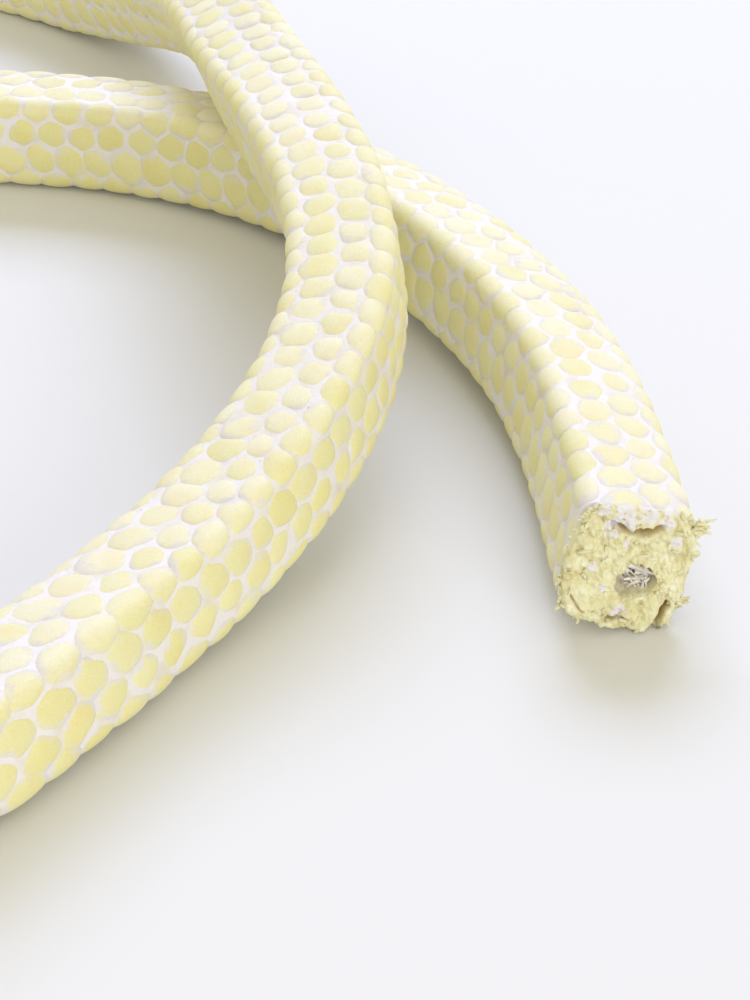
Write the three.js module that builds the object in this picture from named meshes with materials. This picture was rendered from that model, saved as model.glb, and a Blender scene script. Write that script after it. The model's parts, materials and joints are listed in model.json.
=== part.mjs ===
// A length of square braided gland packing, the stock that packing rings are cut from.
//
// One rope of plaited yarn, square in section, lies in a loose loop on a flat surface.
// It starts at a hollow cut end, runs under its own second turn, goes once around and
// climbs over itself to a plain square-cut end. All sizes are in millimetres and +Z is up.

import * as THREE from 'three';

// Section of the rope.
const width = 14;
const cornerRadius = 2.3;

// Braid: stitch columns around the section, the length of one stitch along a column,
// and how far the yarn dips between two stitches of a column and between two columns.
const stitchColumns = 12;
const stitchLength = 6;
const dipBetweenStitches = 0.62;
const dipBetweenColumns = 0.34;

// Hollow left in the middle of the cut end where the core yarns have pulled back.
const hollowWidth = 4.8;
const hollowHeight = 4.2;
const hollowDepth = 5;
const hollowTaper = 0.55;

// Route of the rope from its cut end to its plain end. Each point is the place of the rope's
// middle in plan, how far its underside is above the surface, and how far the square section
// leans about its own length, in degrees.
const route = [
  [29.0, 237.6, 0, -14],
  [27.6, 253.3, 0, -14],
  [25.6, 268.9, 0, -13],
  [21.9, 284.3, 0, -13],
  [16.6, 298.0, 0, -12],
  [9.0, 311.8, 0, -12],
  [-0.2, 324.6, 0, -11],
  [-15.7, 339.5, 0, -7],
  [-34.7, 349.7, 0, -3],
  [-55.7, 354.3, 0, -1],
  [-77.1, 353.1, 0, 0],
  [-97.4, 346.0, 0, 0],
  [-115.1, 333.8, 0, 0],
  [-128.7, 317.1, 0, 0],
  [-137.3, 297.5, 0, 0],
  [-140.3, 276.2, 0, 0],
  [-139.6, 242.9, 0, 0],
  [-136.6, 224.9, 0, 0],
  [-127.8, 208.8, 0, 0],
  [-114.3, 196.5, 0, 0],
  [-97.5, 189.2, 0, 0],
  [-79.3, 187.8, 0, 1],
  [-61.6, 192.5, 0, 3],
  [-46.4, 202.7, 0, 5],
  [-35.1, 217.1, 0, 7],
  [-27.1, 229.2, 0, 6],
  [-18.6, 241.2, 1.6, 6],
  [-10.8, 253.6, 5.1, 7],
  [-5.3, 267.2, 9.1, 8],
  [-3.5, 280.2, 12.5, 9],
  [-5.0, 294.8, 15.1, 11],
  [-8.7, 309.0, 16.2, 13],
  [-13.1, 323.1, 16.2, 14],
  [-17.5, 337.2, 15.7, 20],
  [-22.4, 356.3, 14.8, 27],
  [-28.3, 375.9, 10.4, 28],
  [-37.2, 394.1, 4.5, 18],
  [-50.4, 410.2, 0.6, 7],
  [-67.2, 423.5, 0, 0],
];

// Height of the section's middle above its lowest point when the square leans by an angle.
function reachDown(lean) {
  const flat = width / 2 - cornerRadius;
  return cornerRadius + flat * (Math.abs(Math.cos(lean)) + Math.abs(Math.sin(lean)));
}

function routeCurve() {
  const middles = route.map(([x, y, rise, lean]) => new THREE.Vector3(
    x,
    y,
    rise + reachDown(THREE.MathUtils.degToRad(lean)),
  ));
  const curve = new THREE.CatmullRomCurve3(middles, false, 'centripetal');
  curve.arcLengthDivisions = 40 * route.length;
  return curve;
}

// Lean of the section at a curve parameter from 0 to 1, in radians.
function leanAt(t) {
  const place = t * (route.length - 1);
  const before = Math.min(Math.floor(place), route.length - 2);
  const lean = THREE.MathUtils.lerp(route[before][3], route[before + 1][3], place - before);
  return THREE.MathUtils.degToRad(lean);
}

// Point of the square's outline at a distance around it, counted from the middle of a rounded
// corner, with the direction that faces outwards there.
function outline(distance) {
  const flat = width - 2 * cornerRadius;
  const arc = cornerRadius * Math.PI / 2;
  const side = flat + arc;
  const corner = Math.floor(distance / side);
  const along = distance - corner * side;
  const inset = flat / 2;
  const turn = corner * Math.PI / 2;
  let x = inset;
  let y = inset;
  let facing = Math.PI / 4 + along / cornerRadius;
  if (along > arc / 2 + flat) {
    facing = Math.PI / 4 + (along - flat) / cornerRadius;
    x = -inset;
  } else if (along > arc / 2) {
    facing = Math.PI / 2;
    x = inset - (along - arc / 2);
  }
  const outward = new THREE.Vector2(Math.cos(facing), Math.sin(facing));
  const point = new THREE.Vector2(x, y).addScaledVector(outward, cornerRadius);
  const pivot = new THREE.Vector2(0, 0);
  return { point: point.rotateAround(pivot, turn), outward: outward.rotateAround(pivot, turn) };
}

// One ring of the braid: a crown or a dip in the middle of each column, by turns from column
// to column and from ring to ring, and the line between two columns.
function braidRing(ring) {
  const flat = width - 2 * cornerRadius;
  const perimeter = 4 * flat + 2 * Math.PI * cornerRadius;
  const points = [];
  for (let step = 0; step < 2 * stitchColumns; step += 1) {
    const { point, outward } = outline(perimeter * step / (2 * stitchColumns));
    const betweenColumns = step % 2 === 1;
    const betweenStitches = (step / 2 + ring) % 2 === 1;
    let dip = 0;
    if (betweenColumns) {
      dip = dipBetweenColumns;
    } else if (betweenStitches) {
      dip = dipBetweenStitches;
    }
    points.push(point.addScaledVector(outward, -dip));
  }
  return points;
}

// A straight-sided ring inside the cut end, with as many points as a ring of the braid.
function hollowRing(share) {
  const points = [];
  for (let step = 0; step < 2 * stitchColumns; step += 1) {
    const angle = Math.PI / 4 + step * Math.PI / stitchColumns;
    points.push(new THREE.Vector2(
      share * hollowWidth / 2 * Math.cos(angle),
      share * hollowHeight / 2 * Math.sin(angle),
    ));
  }
  return points;
}

function packingGeometry() {
  const curve = routeCurve();
  const length = curve.getLength();
  const stations = Math.round(length / (stitchLength / 2));
  const up = new THREE.Vector3(0, 0, 1);
  const positions = [];
  const indices = [];

  // Frame of the section at a share of the rope's length: along, across and above.
  const frameAt = (share) => {
    const t = curve.getUtoTmapping(share);
    const along = curve.getTangent(t);
    const across = new THREE.Vector3().crossVectors(along, up).normalize();
    const above = new THREE.Vector3().crossVectors(across, along);
    const lean = leanAt(t);
    return {
      middle: curve.getPoint(t),
      along,
      across: across.clone().multiplyScalar(Math.cos(lean)).addScaledVector(above, Math.sin(lean)),
      above: above.clone().multiplyScalar(Math.cos(lean)).addScaledVector(across, -Math.sin(lean)),
    };
  };

  const addPoint = (point) => {
    positions.push(point.x, point.y, point.z);
    return positions.length / 3 - 1;
  };

  const addRing = (frame, points, forward = 0) => points.map((point) => addPoint(
    frame.middle.clone()
      .addScaledVector(frame.along, forward)
      .addScaledVector(frame.across, point.x)
      .addScaledVector(frame.above, point.y),
  ));

  // Joins two rings so that the faces look out when the second ring lies further along the
  // rope. The diagonal of each quad meets the crown, so that every stitch is a low pyramid.
  const joinRings = (first, second, crownPhase = 0) => {
    const count = first.length;
    for (let step = 0; step < count; step += 1) {
      const next = (step + 1) % count;
      const crownColumn = Math.round(step / 2 + (step % 2 === 0 ? 0 : 0.5));
      const crownOnFirst = (crownColumn + crownPhase) % 2 === 0;
      const crownIsStep = step % 2 === 0;
      if (crownOnFirst === crownIsStep) {
        indices.push(first[step], second[next], first[next]);
        indices.push(first[step], second[step], second[next]);
      } else {
        indices.push(first[step], second[step], first[next]);
        indices.push(first[next], second[step], second[next]);
      }
    }
  };

  const fan = (ring, centre, facesForward) => {
    ring.forEach((corner, step) => {
      const next = ring[(step + 1) % ring.length];
      if (facesForward) {
        indices.push(next, corner, centre);
      } else {
        indices.push(corner, next, centre);
      }
    });
  };

  const rings = [];
  for (let station = 0; station <= stations; station += 1) {
    rings.push(addRing(frameAt(station / stations), braidRing(station)));
  }
  for (let station = 0; station < stations; station += 1) {
    joinRings(rings[station], rings[station + 1], station);
  }

  // Cut end: a flat rim around the hollow, its narrowing wall and its floor.
  const cutFrame = frameAt(0);
  const mouth = addRing(cutFrame, hollowRing(1));
  const floor = addRing(cutFrame, hollowRing(hollowTaper), hollowDepth);
  joinRings(mouth, rings[0]);
  joinRings(floor, mouth);
  const floorMiddle = cutFrame.middle.clone().addScaledVector(cutFrame.along, hollowDepth);
  fan(floor, addPoint(floorMiddle), false);

  // Plain end: cut square across.
  const plainFrame = frameAt(1);
  fan(rings[stations], addPoint(plainFrame.middle), true);

  const geometry = new THREE.BufferGeometry();
  geometry.setAttribute('position', new THREE.Float32BufferAttribute(positions, 3));
  geometry.setIndex(indices);
  geometry.computeVertexNormals();
  return geometry;
}

const yarnMaterial = new THREE.MeshStandardMaterial({
  color: new THREE.Color(0.86, 0.82, 0.52),
  roughness: 0.85,
  metalness: 0,
});

const packing = new THREE.Mesh(packingGeometry(), yarnMaterial);
packing.name = 'packing_rope';

// The origin is the middle of the area that the rope covers, on the surface below it.
const reach = new THREE.Box3().setFromBufferAttribute(packing.geometry.getAttribute('position'));
const middle = reach.getCenter(new THREE.Vector3());
packing.position.set(-middle.x, -middle.y, -reach.min.z);

const part = new THREE.Group();
part.add(packing);

export default part;
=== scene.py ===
# %% [markdown]
# # A length of braided gland packing
# Gland packing is a square rope that is plaited from soaked yarn. Rings are cut from it and
# pressed around the shaft of a pump or a valve. This lesson lays one length of it in a loop on
# a table, with its hollow, frayed cut end towards the camera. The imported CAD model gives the
# place and the size, and every length here is in metres.

import json
import math

import bpy
import numpy as np
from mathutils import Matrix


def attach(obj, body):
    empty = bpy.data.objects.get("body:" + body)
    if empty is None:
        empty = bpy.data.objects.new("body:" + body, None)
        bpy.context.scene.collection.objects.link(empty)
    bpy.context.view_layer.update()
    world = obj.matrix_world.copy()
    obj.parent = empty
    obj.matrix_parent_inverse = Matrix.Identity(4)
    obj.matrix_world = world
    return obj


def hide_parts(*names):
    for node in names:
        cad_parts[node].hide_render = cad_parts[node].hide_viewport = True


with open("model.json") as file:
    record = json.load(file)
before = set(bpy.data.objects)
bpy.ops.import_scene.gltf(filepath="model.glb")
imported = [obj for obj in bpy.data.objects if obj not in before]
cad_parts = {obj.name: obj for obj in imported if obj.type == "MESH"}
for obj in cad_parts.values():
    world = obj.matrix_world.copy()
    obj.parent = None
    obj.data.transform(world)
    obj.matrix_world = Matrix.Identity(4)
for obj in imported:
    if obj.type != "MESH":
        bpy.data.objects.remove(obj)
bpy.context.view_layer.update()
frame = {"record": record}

# %% [markdown]
# ## Sizes of the rope
# The section is a square with round corners. Twelve columns of stitches run along it: one on
# each corner and two on each face. The stitches of neighbouring columns are half a stitch out
# of step, which is what makes the honeycomb look of this plait. A stitch is about 5 mm long
# here, a little more than a column is wide.

# %% Sizes
MM = 0.001
width = 14 * MM
corner_radius = 2.3 * MM
columns = 12
stitch_length = 5.0 * MM
flat_width = width - 2 * corner_radius
corner_arc = corner_radius * math.pi / 2
perimeter = 4 * (flat_width + corner_arc)
column_width = perimeter / columns
print("around", round(perimeter / MM, 1), "mm, column", round(column_width / MM, 2), "mm")

# %% [markdown]
# ## The route of the rope
# A rope is a fixed length of something flexible, so its route comes before its shape. Each row
# is a point in plan, the height of the underside above the table, and the lean of the square
# about its own length in degrees. These are the same points as in the CAD source, in metres.

# %% Route
route = [
    (29.0 * MM, 237.6 * MM, 0, -14),
    (27.6 * MM, 253.3 * MM, 0, -14),
    (25.6 * MM, 268.9 * MM, 0, -13),
    (21.9 * MM, 284.3 * MM, 0, -13),
    (16.6 * MM, 298.0 * MM, 0, -12),
    (9.0 * MM, 311.8 * MM, 0, -12),
    (-0.2 * MM, 324.6 * MM, 0, -11),
    (-15.7 * MM, 339.5 * MM, 0, -7),
    (-34.7 * MM, 349.7 * MM, 0, -3),
    (-55.7 * MM, 354.3 * MM, 0, -1),
    (-77.1 * MM, 353.1 * MM, 0, 0),
    (-97.4 * MM, 346.0 * MM, 0, 0),
    (-115.1 * MM, 333.8 * MM, 0, 0),
    (-128.7 * MM, 317.1 * MM, 0, 0),
    (-137.3 * MM, 297.5 * MM, 0, 0),
    (-140.3 * MM, 276.2 * MM, 0, 0),
    (-139.6 * MM, 242.9 * MM, 0, 0),
    (-136.6 * MM, 224.9 * MM, 0, 0),
    (-127.8 * MM, 208.8 * MM, 0, 0),
    (-114.3 * MM, 196.5 * MM, 0, 0),
    (-97.5 * MM, 189.2 * MM, 0, 0),
    (-79.3 * MM, 187.8 * MM, 0, 1),
    (-61.6 * MM, 192.5 * MM, 0, 3),
    (-46.4 * MM, 202.7 * MM, 0, 5),
    (-35.1 * MM, 217.1 * MM, 0, 7),
    (-27.1 * MM, 229.2 * MM, 0, 6),
    (-18.6 * MM, 241.2 * MM, 1.6 * MM, 6),
    (-10.8 * MM, 253.6 * MM, 5.1 * MM, 7),
    (-5.3 * MM, 267.2 * MM, 9.1 * MM, 8),
    (-3.5 * MM, 280.2 * MM, 12.5 * MM, 9),
    (-5.0 * MM, 294.8 * MM, 15.1 * MM, 11),
    (-8.7 * MM, 309.0 * MM, 16.2 * MM, 13),
    (-13.1 * MM, 323.1 * MM, 16.2 * MM, 14),
    (-17.5 * MM, 337.2 * MM, 15.7 * MM, 20),
    (-22.4 * MM, 356.3 * MM, 14.8 * MM, 27),
    (-28.3 * MM, 375.9 * MM, 10.4 * MM, 28),
    (-37.2 * MM, 394.1 * MM, 4.5 * MM, 18),
    (-50.4 * MM, 410.2 * MM, 0.6 * MM, 7),
    (-67.2 * MM, 423.5 * MM, 0, 0),
]
plain_end = next(m for m in frame["record"]["mounts"] if m["name"] == "plain_end")
last_x, last_y, last_rise, _ = route[-1]
layout_shift = np.array(plain_end["pos_m"]) - [last_x, last_y, last_rise + width / 2]
print("route points", len(route), "shift", layout_shift.round(4))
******
**WHAT YOU WILL DO:** Extract the span of lines that starts with the line containing "const packing = new" and ends with the line containing "obj.matrix_parent_inverse = Matrix.Identity(4)". Keep it exact and add nothing.

**WRITTEN ANSWER:**
const packing = new THREE.Mesh(packingGeometry(), yarnMaterial);
packing.name = 'packing_rope';

// The origin is the middle of the area that the rope covers, on the surface below it.
const reach = new THREE.Box3().setFromBufferAttribute(packing.geometry.getAttribute('position'));
const middle = reach.getCenter(new THREE.Vector3());
packing.position.set(-middle.x, -middle.y, -reach.min.z);

const part = new THREE.Group();
part.add(packing);

export default part;
=== scene.py ===
# %% [markdown]
# # A length of braided gland packing
# Gland packing is a square rope that is plaited from soaked yarn. Rings are cut from it and
# pressed around the shaft of a pump or a valve. This lesson lays one length of it in a loop on
# a table, with its hollow, frayed cut end towards the camera. The imported CAD model gives the
# place and the size, and every length here is in metres.

import json
import math

import bpy
import numpy as np
from mathutils import Matrix


def attach(obj, body):
    empty = bpy.data.objects.get("body:" + body)
    if empty is None:
        empty = bpy.data.objects.new("body:" + body, None)
        bpy.context.scene.collection.objects.link(empty)
    bpy.context.view_layer.update()
    world = obj.matrix_world.copy()
    obj.parent = empty
    obj.matrix_parent_inverse = Matrix.Identity(4)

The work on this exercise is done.